The good news is that a coalition of professional organizations is receiving bipartisan support for a bill that would help small independent theaters.

Save Our Stages is a $10-billion bill proposed in the U.S. Senate and backed by Sen. John Cornyn, a Republican from Texas, and Sen. Amy Klobuchar, a Democrat from Minnesota.

If approved, it would provide Small Business Administration loans to eligible venues, “equal to the lesser of either 45 percent of operation costs from calendar year 2019 or $12 million.” Theaters could use the loans for “rent, utilities, mortgage obligations, PPE procurement, payments to contractors, regular maintenance, administrative costs, taxes, operating leases, and capital expenditures related to meeting state, local, or federal social distancing guidelines.”

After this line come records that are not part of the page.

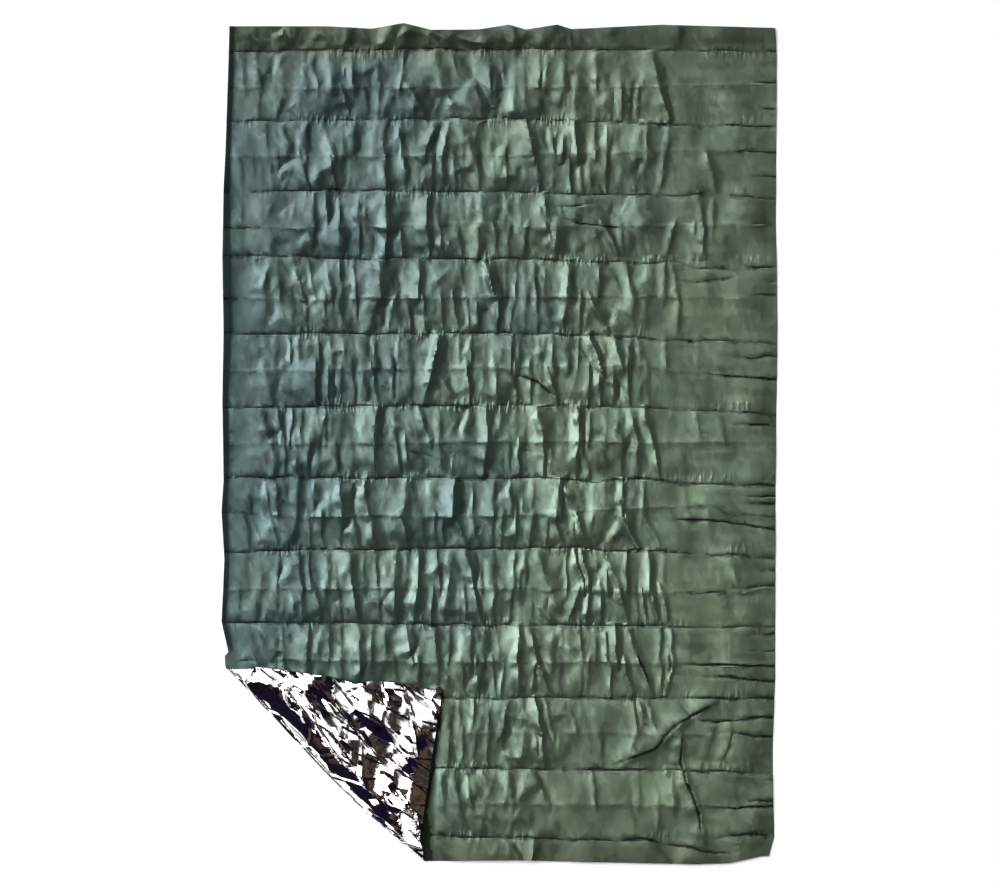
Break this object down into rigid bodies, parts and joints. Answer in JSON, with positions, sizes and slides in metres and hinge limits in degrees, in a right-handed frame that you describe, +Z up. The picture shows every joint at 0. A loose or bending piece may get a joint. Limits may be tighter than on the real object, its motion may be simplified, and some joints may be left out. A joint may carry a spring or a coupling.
{
  "type": "emergency foil blanket",
  "caption": "Thin coated film blanket laid out flat, green side up, with packet creases and short pleats; a lower corner is turned over to its silver side.",
  "frame": {"origin": "middle of the footprint, on the surface that the sheet lies on", "axes": "+Y along the long sides, towards the end away from the turned-over corner; +X across the sheet, away from that corner; +Z up"},
  "size_m": [1.3902, 2.1019, 0.0274],
  "materials": {
    "coated_film": "satin olive green coat on the upper side; bright aluminised silver on the other side, seen where the corner is turned over"
  },
  "bodies": {
    "root": {"foil_sheet": "coated_film"}
  },
  "joints": []
}
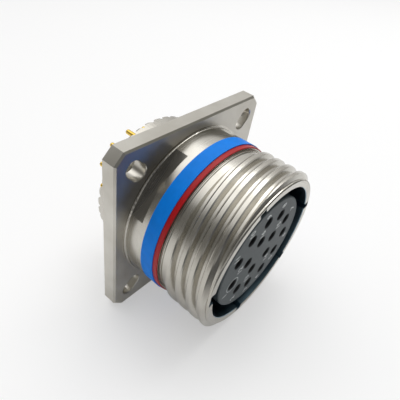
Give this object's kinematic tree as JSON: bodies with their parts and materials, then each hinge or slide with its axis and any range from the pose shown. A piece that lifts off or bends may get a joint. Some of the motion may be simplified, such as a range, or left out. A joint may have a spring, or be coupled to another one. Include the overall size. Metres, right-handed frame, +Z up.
{
  "type": "circular connector receptacle",
  "caption": "Square-flange panel receptacle with a coarse coupling thread, a keyed mating cavity, socket contacts in a grey insert, and board tails behind a toothed rear barrel.",
  "frame": {"origin": "on the connector's axis, in the rear face of the flange, which is the mounting face", "axes": "-Y points out of the mating end, +Y along the contact tails, +Z up with two flange edges level, and the master keyway on the -X side"},
  "size_m": [0.0398, 0.0388, 0.0398],
  "materials": {
    "plated_metal": "electroless nickel plate, satin, with fine turning marks",
    "blue_enamel": "gloss enamel",
    "red_enamel": "gloss enamel",
    "hard_insert": "hard grey dielectric moulding, matt",
    "grommet_rubber": "silicone rubber, matt",
    "gold_contact": "gold plate on copper alloy",
    "steel_hood": "passivated stainless steel",
    "clip_metal": "plain beryllium copper spring"
  },
  "bodies": {
    "root": {"shell": "plated_metal", "blue_band": "blue_enamel", "red_band": "red_enamel", "front_insert": "hard_insert", "retention_insert": "hard_insert", "rear_grommet": "grommet_rubber", "socket_contact_01": "gold_contact", "socket_contact_02": "gold_contact", "socket_contact_03": "gold_contact", "socket_contact_04": "gold_contact", "socket_contact_05": "gold_contact", "socket_contact_06": "gold_contact", "socket_contact_07": "gold_contact", "socket_contact_08": "gold_contact", "socket_contact_09": "gold_contact", "socket_contact_10": "gold_contact", "socket_contact_11": "gold_contact", "socket_contact_12": "gold_contact", "socket_contact_13": "gold_contact", "socket_contact_14": "gold_contact", "socket_contact_15": "gold_contact", "socket_contact_16": "gold_contact", "contact_hood_01": "steel_hood", "contact_hood_02": "steel_hood", "contact_hood_03": "steel_hood", "contact_hood_04": "steel_hood", "contact_hood_05": "steel_hood", "contact_hood_06": "steel_hood", "contact_hood_07": "steel_hood", "contact_hood_08": "steel_hood", "contact_hood_09": "steel_hood", "contact_hood_10": "steel_hood", "contact_hood_11": "steel_hood", "contact_hood_12": "steel_hood", "contact_hood_13": "steel_hood", "contact_hood_14": "steel_hood", "contact_hood_15": "steel_hood", "contact_hood_16": "steel_hood", "retention_clip_01": "clip_metal", "retention_clip_02": "clip_metal", "retention_clip_03": "clip_metal", "retention_clip_04": "clip_metal", "retention_clip_05": "clip_metal", "retention_clip_06": "clip_metal", "retention_clip_07": "clip_metal", "retention_clip_08": "clip_metal", "retention_clip_09": "clip_metal", "retention_clip_10": "clip_metal", "retention_clip_11": "clip_metal", "retention_clip_12": "clip_metal", "retention_clip_13": "clip_metal", "retention_clip_14": "clip_metal", "retention_clip_15": "clip_metal", "retention_clip_16": "clip_metal"}
  },
  "joints": []
}
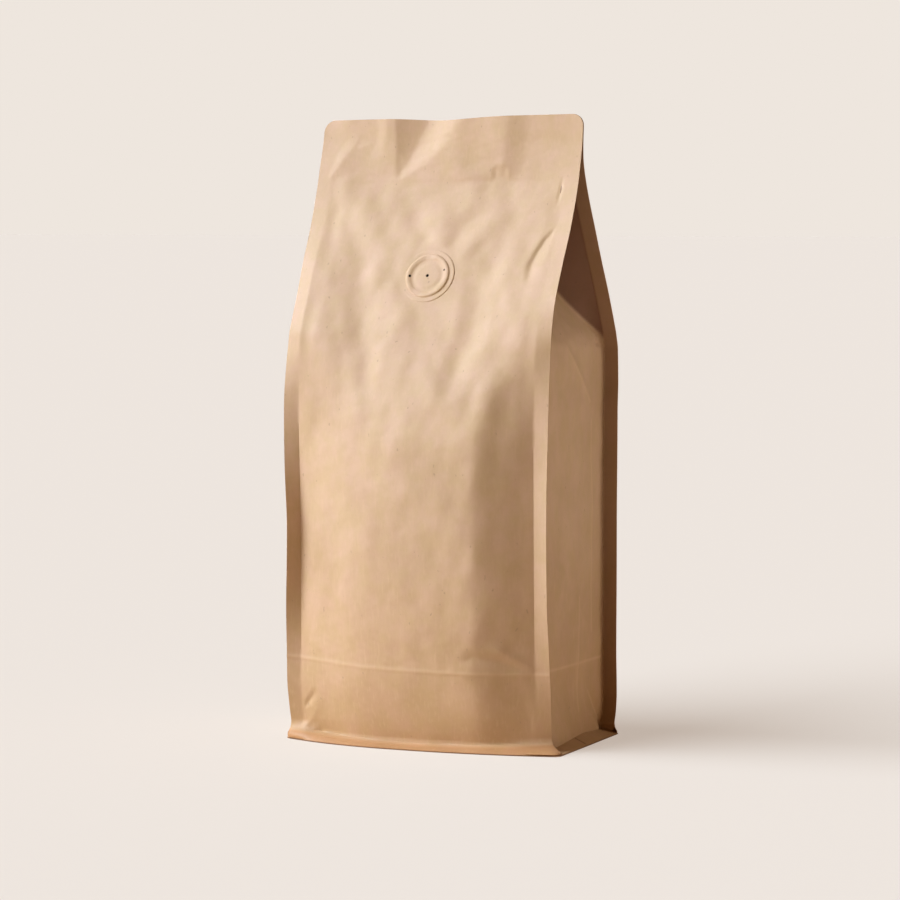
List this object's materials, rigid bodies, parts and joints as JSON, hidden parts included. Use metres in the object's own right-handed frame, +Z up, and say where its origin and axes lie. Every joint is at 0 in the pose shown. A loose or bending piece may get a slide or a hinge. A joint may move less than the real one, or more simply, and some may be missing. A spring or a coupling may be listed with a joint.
{
  "type": "coffee bag",
  "caption": "Filled flat-bottom coffee bag of plain kraft paper laminate with side gussets, a flat top seal, sealed corners and a round one-way valve.",
  "frame": {"origin": "centre of the base, on the surface the bag stands on", "axes": "+Z up towards the top seal, -Y out of the front panel that carries the valve, +X across the width to the viewer's right"},
  "size_m": [0.1224, 0.098, 0.26],
  "materials": {
    "kraft_paper": "matte kraft with a faint sheen",
    "valve_face": "the same kraft laminate, pressed over the valve"
  },
  "bodies": {
    "root": {"pouch": "kraft_paper", "valve": "valve_face"}
  },
  "joints": []
}
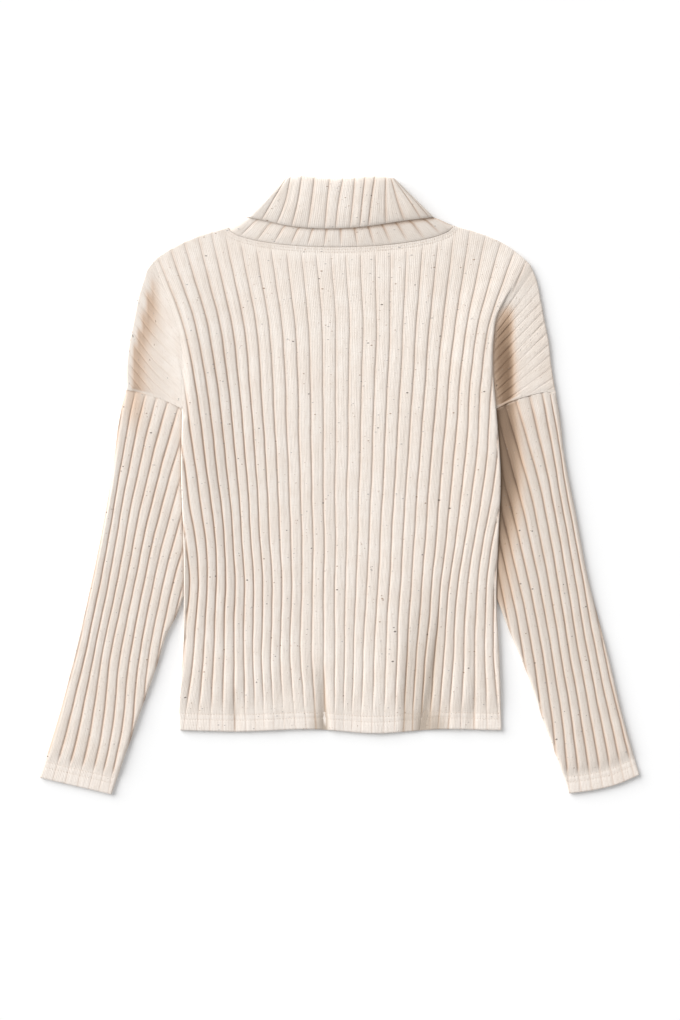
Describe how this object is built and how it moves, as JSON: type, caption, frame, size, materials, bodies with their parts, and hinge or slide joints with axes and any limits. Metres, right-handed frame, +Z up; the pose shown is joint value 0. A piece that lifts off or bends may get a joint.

Kessler Theater owner Edwin Cabaniss has been making calls to lawmakers all week as part of the effort to gain approval for the bill before Congress recesses for the month of August. It’s easy for anyone to write a letter to Congress at

Cabaniss, who also owns The Heights theater in Houston, is a member of the National Independent Venue Association and the Music Venue Alliance of Texas.

Independent theaters are the soul of the music industry, Cabaniss says.

“Maren Morris grew up on our stage,” Cabaniss says. “Leon Bridges was doing open mic nights in Fort Worth before he was selling out stadiums.”

In Texas, the live music industry directly accounted for 97,000 permanent jobs, $4.1 billion in annual earnings and just over $9.6 billion in annual economic activity in 2018, according to the Texas Music Office.

The Kessler had planned to open at the end of June, after the State of Texas allowed theaters to reopen at 50% on June 2. But things go bad again, and they couldn’t open.

“Most people are hanging on by the skin of their teeth,” Cabaniss says.

The Kessler and The Heights are in better shape than some, since Cabaniss owns the buildings, and the theaters are well-established. But it’s been five months with no revenues, and they’re looking at another five. Every music venue in the United States is in the same sinking boat.

“Texas is leading on this from both sides of the aisle, and we just couldn’t be more excited as that is happening across the nation,” Cabaniss says of Save Our Stages. “This is our best and last hope. The only thing we can be is positive.”